WHAT THE EXERCISE ASKS: Every line of the records below should be restated exactly.
[begin SUPPLIED RECORDS]
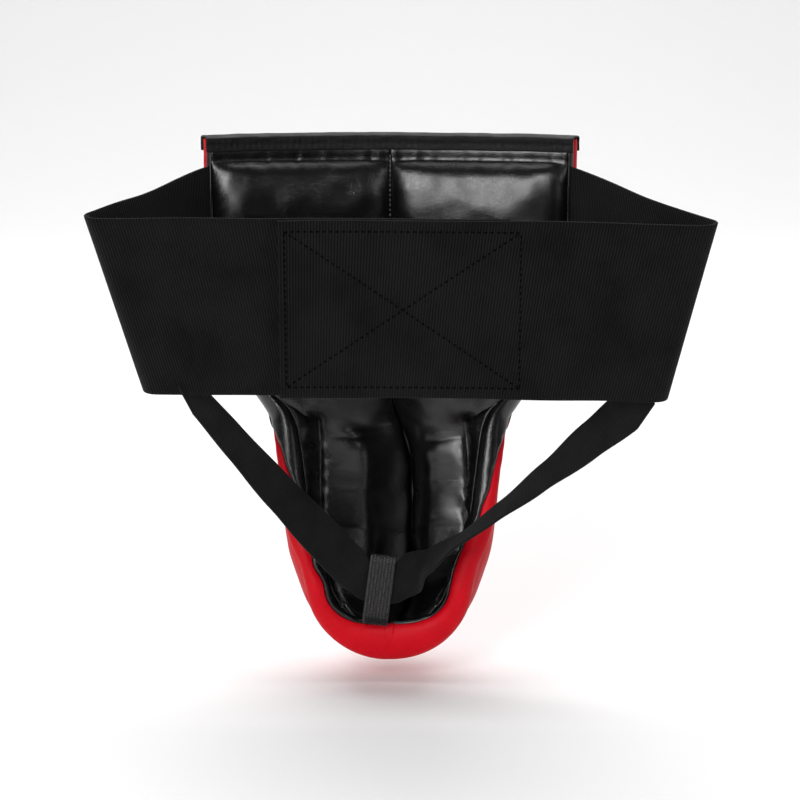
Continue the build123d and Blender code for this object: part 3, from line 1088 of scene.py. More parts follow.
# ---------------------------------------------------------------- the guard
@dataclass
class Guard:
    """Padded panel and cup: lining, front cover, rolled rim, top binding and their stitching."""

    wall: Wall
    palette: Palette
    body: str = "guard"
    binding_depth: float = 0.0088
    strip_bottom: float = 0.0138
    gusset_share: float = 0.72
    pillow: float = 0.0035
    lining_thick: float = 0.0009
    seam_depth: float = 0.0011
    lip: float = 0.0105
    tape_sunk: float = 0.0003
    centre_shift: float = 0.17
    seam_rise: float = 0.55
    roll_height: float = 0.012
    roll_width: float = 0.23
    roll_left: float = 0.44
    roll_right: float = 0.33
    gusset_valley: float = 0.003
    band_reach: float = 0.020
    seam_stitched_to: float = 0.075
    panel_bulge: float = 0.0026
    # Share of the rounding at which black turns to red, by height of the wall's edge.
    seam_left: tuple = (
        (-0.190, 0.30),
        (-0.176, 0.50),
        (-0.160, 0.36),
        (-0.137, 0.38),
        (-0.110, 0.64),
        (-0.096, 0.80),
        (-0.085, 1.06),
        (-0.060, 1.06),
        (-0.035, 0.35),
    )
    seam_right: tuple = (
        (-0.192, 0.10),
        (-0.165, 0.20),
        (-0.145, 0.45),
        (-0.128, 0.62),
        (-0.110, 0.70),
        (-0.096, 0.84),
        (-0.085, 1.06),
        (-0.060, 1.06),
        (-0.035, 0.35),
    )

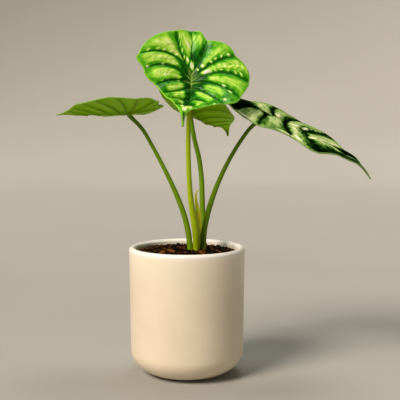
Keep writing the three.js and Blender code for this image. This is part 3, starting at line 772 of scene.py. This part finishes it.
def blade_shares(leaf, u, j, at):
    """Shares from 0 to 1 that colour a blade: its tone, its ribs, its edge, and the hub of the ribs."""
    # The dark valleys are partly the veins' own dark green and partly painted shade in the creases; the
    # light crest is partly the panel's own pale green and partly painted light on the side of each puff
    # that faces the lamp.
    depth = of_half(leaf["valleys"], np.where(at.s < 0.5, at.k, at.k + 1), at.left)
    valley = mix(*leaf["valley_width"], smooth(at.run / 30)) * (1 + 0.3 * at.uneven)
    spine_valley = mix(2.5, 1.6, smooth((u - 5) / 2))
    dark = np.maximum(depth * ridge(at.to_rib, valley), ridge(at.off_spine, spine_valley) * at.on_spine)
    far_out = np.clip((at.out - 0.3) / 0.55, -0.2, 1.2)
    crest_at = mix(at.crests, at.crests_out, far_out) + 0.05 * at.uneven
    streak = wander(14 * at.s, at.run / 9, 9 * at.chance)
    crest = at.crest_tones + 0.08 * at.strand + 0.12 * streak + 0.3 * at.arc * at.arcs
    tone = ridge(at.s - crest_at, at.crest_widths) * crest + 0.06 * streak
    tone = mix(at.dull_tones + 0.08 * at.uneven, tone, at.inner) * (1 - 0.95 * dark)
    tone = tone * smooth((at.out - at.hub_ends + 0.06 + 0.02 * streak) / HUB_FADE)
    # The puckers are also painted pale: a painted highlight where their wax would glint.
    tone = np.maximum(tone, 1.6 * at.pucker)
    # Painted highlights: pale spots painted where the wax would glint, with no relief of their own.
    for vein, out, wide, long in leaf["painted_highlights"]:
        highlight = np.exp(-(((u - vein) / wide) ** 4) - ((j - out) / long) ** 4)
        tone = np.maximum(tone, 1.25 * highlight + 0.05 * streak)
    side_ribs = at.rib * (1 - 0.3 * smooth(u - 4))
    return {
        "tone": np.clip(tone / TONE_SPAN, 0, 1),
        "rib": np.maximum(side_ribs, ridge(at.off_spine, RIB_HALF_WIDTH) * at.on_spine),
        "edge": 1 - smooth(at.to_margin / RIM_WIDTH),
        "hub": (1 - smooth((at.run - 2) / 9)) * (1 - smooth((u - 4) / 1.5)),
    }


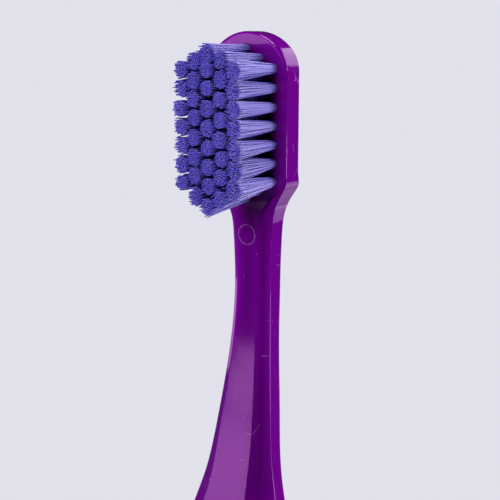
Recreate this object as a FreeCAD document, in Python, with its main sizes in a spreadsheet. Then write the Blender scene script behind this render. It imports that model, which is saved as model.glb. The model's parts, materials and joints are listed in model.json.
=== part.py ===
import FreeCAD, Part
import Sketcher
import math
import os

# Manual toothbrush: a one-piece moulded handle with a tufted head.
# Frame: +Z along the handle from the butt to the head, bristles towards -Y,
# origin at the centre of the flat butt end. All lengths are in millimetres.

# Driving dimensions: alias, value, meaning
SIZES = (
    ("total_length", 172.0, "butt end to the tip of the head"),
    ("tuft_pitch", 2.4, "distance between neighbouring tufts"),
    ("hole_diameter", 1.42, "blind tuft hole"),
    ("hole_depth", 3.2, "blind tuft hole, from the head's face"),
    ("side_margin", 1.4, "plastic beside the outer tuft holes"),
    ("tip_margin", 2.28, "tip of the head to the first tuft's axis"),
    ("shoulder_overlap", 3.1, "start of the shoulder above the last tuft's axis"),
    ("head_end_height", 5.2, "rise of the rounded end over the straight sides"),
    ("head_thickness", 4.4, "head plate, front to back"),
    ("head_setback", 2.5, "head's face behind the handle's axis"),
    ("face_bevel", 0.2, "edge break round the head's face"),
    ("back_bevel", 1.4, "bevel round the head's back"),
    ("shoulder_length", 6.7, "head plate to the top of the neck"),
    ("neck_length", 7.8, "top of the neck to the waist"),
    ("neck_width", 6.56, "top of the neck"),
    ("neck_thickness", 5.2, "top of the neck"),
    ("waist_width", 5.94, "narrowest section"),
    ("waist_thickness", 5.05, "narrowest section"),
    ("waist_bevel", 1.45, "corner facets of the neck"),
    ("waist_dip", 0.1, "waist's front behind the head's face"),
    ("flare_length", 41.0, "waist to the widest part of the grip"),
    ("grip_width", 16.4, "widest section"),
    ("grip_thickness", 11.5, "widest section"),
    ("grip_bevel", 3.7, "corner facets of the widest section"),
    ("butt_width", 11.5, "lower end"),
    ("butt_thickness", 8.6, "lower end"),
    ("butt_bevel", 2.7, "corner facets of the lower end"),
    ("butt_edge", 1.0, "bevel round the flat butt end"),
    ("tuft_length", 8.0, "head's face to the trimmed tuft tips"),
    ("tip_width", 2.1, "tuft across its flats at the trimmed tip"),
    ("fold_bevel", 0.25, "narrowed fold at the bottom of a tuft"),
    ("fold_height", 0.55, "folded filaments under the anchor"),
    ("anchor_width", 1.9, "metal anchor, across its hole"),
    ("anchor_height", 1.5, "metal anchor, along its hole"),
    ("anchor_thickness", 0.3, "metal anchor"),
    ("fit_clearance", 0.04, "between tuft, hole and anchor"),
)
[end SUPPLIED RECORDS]
SOLUTION BELOW:
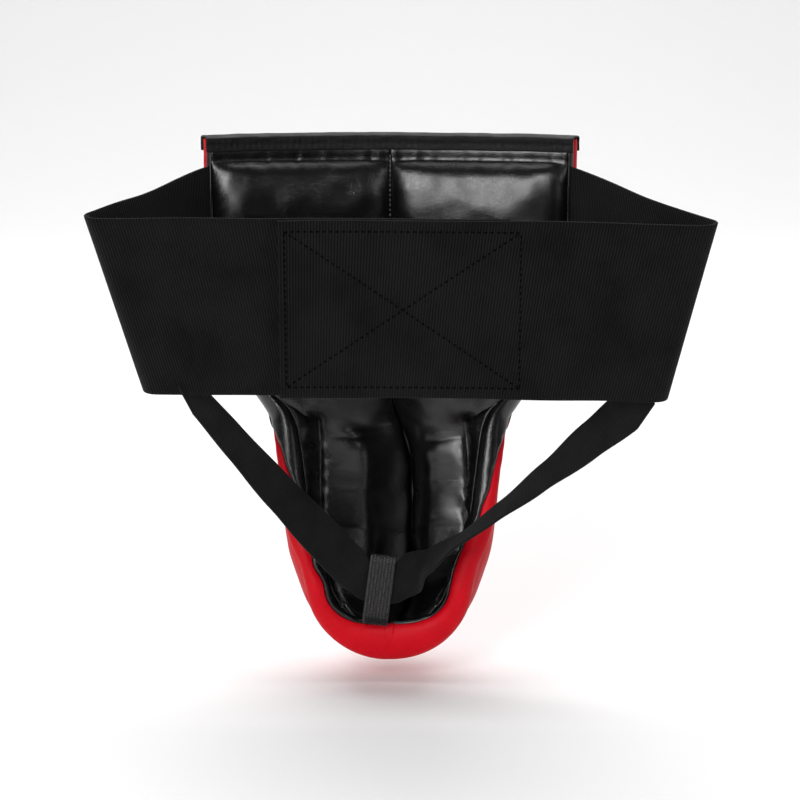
Continue the build123d and Blender code for this object: part 3, from line 1088 of scene.py. More parts follow.
# ---------------------------------------------------------------- the guard
@dataclass
class Guard:
    """Padded panel and cup: lining, front cover, rolled rim, top binding and their stitching."""

    wall: Wall
    palette: Palette
    body: str = "guard"
    binding_depth: float = 0.0088
    strip_bottom: float = 0.0138
    gusset_share: float = 0.72
    pillow: float = 0.0035
    lining_thick: float = 0.0009
    seam_depth: float = 0.0011
    lip: float = 0.0105
    tape_sunk: float = 0.0003
    centre_shift: float = 0.17
    seam_rise: float = 0.55
    roll_height: float = 0.012
    roll_width: float = 0.23
    roll_left: float = 0.44
    roll_right: float = 0.33
    gusset_valley: float = 0.003
    band_reach: float = 0.020
    seam_stitched_to: float = 0.075
    panel_bulge: float = 0.0026
    # Share of the rounding at which black turns to red, by height of the wall's edge.
    seam_left: tuple = (
        (-0.190, 0.30),
        (-0.176, 0.50),
        (-0.160, 0.36),
        (-0.137, 0.38),
        (-0.110, 0.64),
        (-0.096, 0.80),
        (-0.085, 1.06),
        (-0.060, 1.06),
        (-0.035, 0.35),
    )
    seam_right: tuple = (
        (-0.192, 0.10),
        (-0.165, 0.20),
        (-0.145, 0.45),
        (-0.128, 0.62),
        (-0.110, 0.70),
        (-0.096, 0.84),
        (-0.085, 1.06),
        (-0.060, 1.06),
        (-0.035, 0.35),
    )

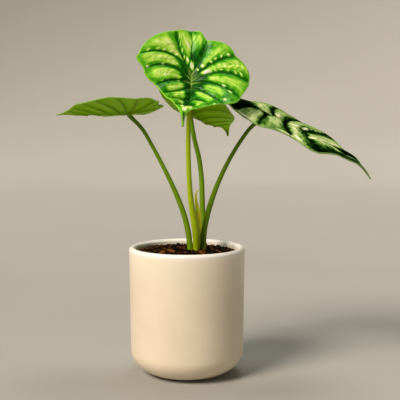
Keep writing the three.js and Blender code for this image. This is part 3, starting at line 772 of scene.py. This part finishes it.
def blade_shares(leaf, u, j, at):
    """Shares from 0 to 1 that colour a blade: its tone, its ribs, its edge, and the hub of the ribs."""
    # The dark valleys are partly the veins' own dark green and partly painted shade in the creases; the
    # light crest is partly the panel's own pale green and partly painted light on the side of each puff
    # that faces the lamp.
    depth = of_half(leaf["valleys"], np.where(at.s < 0.5, at.k, at.k + 1), at.left)
    valley = mix(*leaf["valley_width"], smooth(at.run / 30)) * (1 + 0.3 * at.uneven)
    spine_valley = mix(2.5, 1.6, smooth((u - 5) / 2))
    dark = np.maximum(depth * ridge(at.to_rib, valley), ridge(at.off_spine, spine_valley) * at.on_spine)
    far_out = np.clip((at.out - 0.3) / 0.55, -0.2, 1.2)
    crest_at = mix(at.crests, at.crests_out, far_out) + 0.05 * at.uneven
    streak = wander(14 * at.s, at.run / 9, 9 * at.chance)
    crest = at.crest_tones + 0.08 * at.strand + 0.12 * streak + 0.3 * at.arc * at.arcs
    tone = ridge(at.s - crest_at, at.crest_widths) * crest + 0.06 * streak
    tone = mix(at.dull_tones + 0.08 * at.uneven, tone, at.inner) * (1 - 0.95 * dark)
    tone = tone * smooth((at.out - at.hub_ends + 0.06 + 0.02 * streak) / HUB_FADE)
    # The puckers are also painted pale: a painted highlight where their wax would glint.
    tone = np.maximum(tone, 1.6 * at.pucker)
    # Painted highlights: pale spots painted where the wax would glint, with no relief of their own.
    for vein, out, wide, long in leaf["painted_highlights"]:
        highlight = np.exp(-(((u - vein) / wide) ** 4) - ((j - out) / long) ** 4)
        tone = np.maximum(tone, 1.25 * highlight + 0.05 * streak)
    side_ribs = at.rib * (1 - 0.3 * smooth(u - 4))
    return {
        "tone": np.clip(tone / TONE_SPAN, 0, 1),
        "rib": np.maximum(side_ribs, ridge(at.off_spine, RIB_HALF_WIDTH) * at.on_spine),
        "edge": 1 - smooth(at.to_margin / RIM_WIDTH),
        "hub": (1 - smooth((at.run - 2) / 9)) * (1 - smooth((u - 4) / 1.5)),
    }


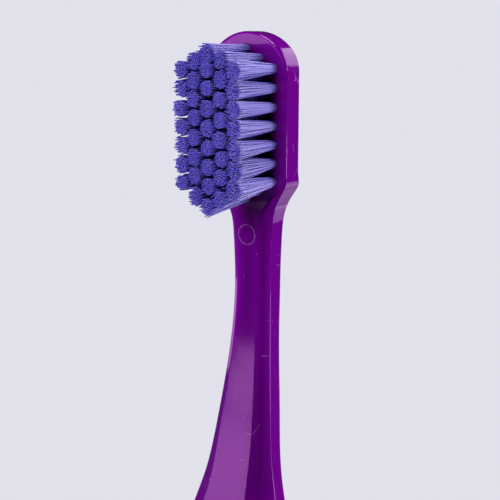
Recreate this object as a FreeCAD document, in Python, with its main sizes in a spreadsheet. Then write the Blender scene script behind this render. It imports that model, which is saved as model.glb. The model's parts, materials and joints are listed in model.json.
=== part.py ===
import FreeCAD, Part
import Sketcher
import math
import os

# Manual toothbrush: a one-piece moulded handle with a tufted head.
# Frame: +Z along the handle from the butt to the head, bristles towards -Y,
# origin at the centre of the flat butt end. All lengths are in millimetres.

# Driving dimensions: alias, value, meaning
SIZES = (
    ("total_length", 172.0, "butt end to the tip of the head"),
    ("tuft_pitch", 2.4, "distance between neighbouring tufts"),
    ("hole_diameter", 1.42, "blind tuft hole"),
    ("hole_depth", 3.2, "blind tuft hole, from the head's face"),
    ("side_margin", 1.4, "plastic beside the outer tuft holes"),
    ("tip_margin", 2.28, "tip of the head to the first tuft's axis"),
    ("shoulder_overlap", 3.1, "start of the shoulder above the last tuft's axis"),
    ("head_end_height", 5.2, "rise of the rounded end over the straight sides"),
    ("head_thickness", 4.4, "head plate, front to back"),
    ("head_setback", 2.5, "head's face behind the handle's axis"),
    ("face_bevel", 0.2, "edge break round the head's face"),
    ("back_bevel", 1.4, "bevel round the head's back"),
    ("shoulder_length", 6.7, "head plate to the top of the neck"),
    ("neck_length", 7.8, "top of the neck to the waist"),
    ("neck_width", 6.56, "top of the neck"),
    ("neck_thickness", 5.2, "top of the neck"),
    ("waist_width", 5.94, "narrowest section"),
    ("waist_thickness", 5.05, "narrowest section"),
    ("waist_bevel", 1.45, "corner facets of the neck"),
    ("waist_dip", 0.1, "waist's front behind the head's face"),
    ("flare_length", 41.0, "waist to the widest part of the grip"),
    ("grip_width", 16.4, "widest section"),
    ("grip_thickness", 11.5, "widest section"),
    ("grip_bevel", 3.7, "corner facets of the widest section"),
    ("butt_width", 11.5, "lower end"),
    ("butt_thickness", 8.6, "lower end"),
    ("butt_bevel", 2.7, "corner facets of the lower end"),
    ("butt_edge", 1.0, "bevel round the flat butt end"),
    ("tuft_length", 8.0, "head's face to the trimmed tuft tips"),
    ("tip_width", 2.1, "tuft across its flats at the trimmed tip"),
    ("fold_bevel", 0.25, "narrowed fold at the bottom of a tuft"),
    ("fold_height", 0.55, "folded filaments under the anchor"),
    ("anchor_width", 1.9, "metal anchor, across its hole"),
    ("anchor_height", 1.5, "metal anchor, along its hole"),
    ("anchor_thickness", 0.3, "metal anchor"),
    ("fit_clearance", 0.04, "between tuft, hole and anchor"),
)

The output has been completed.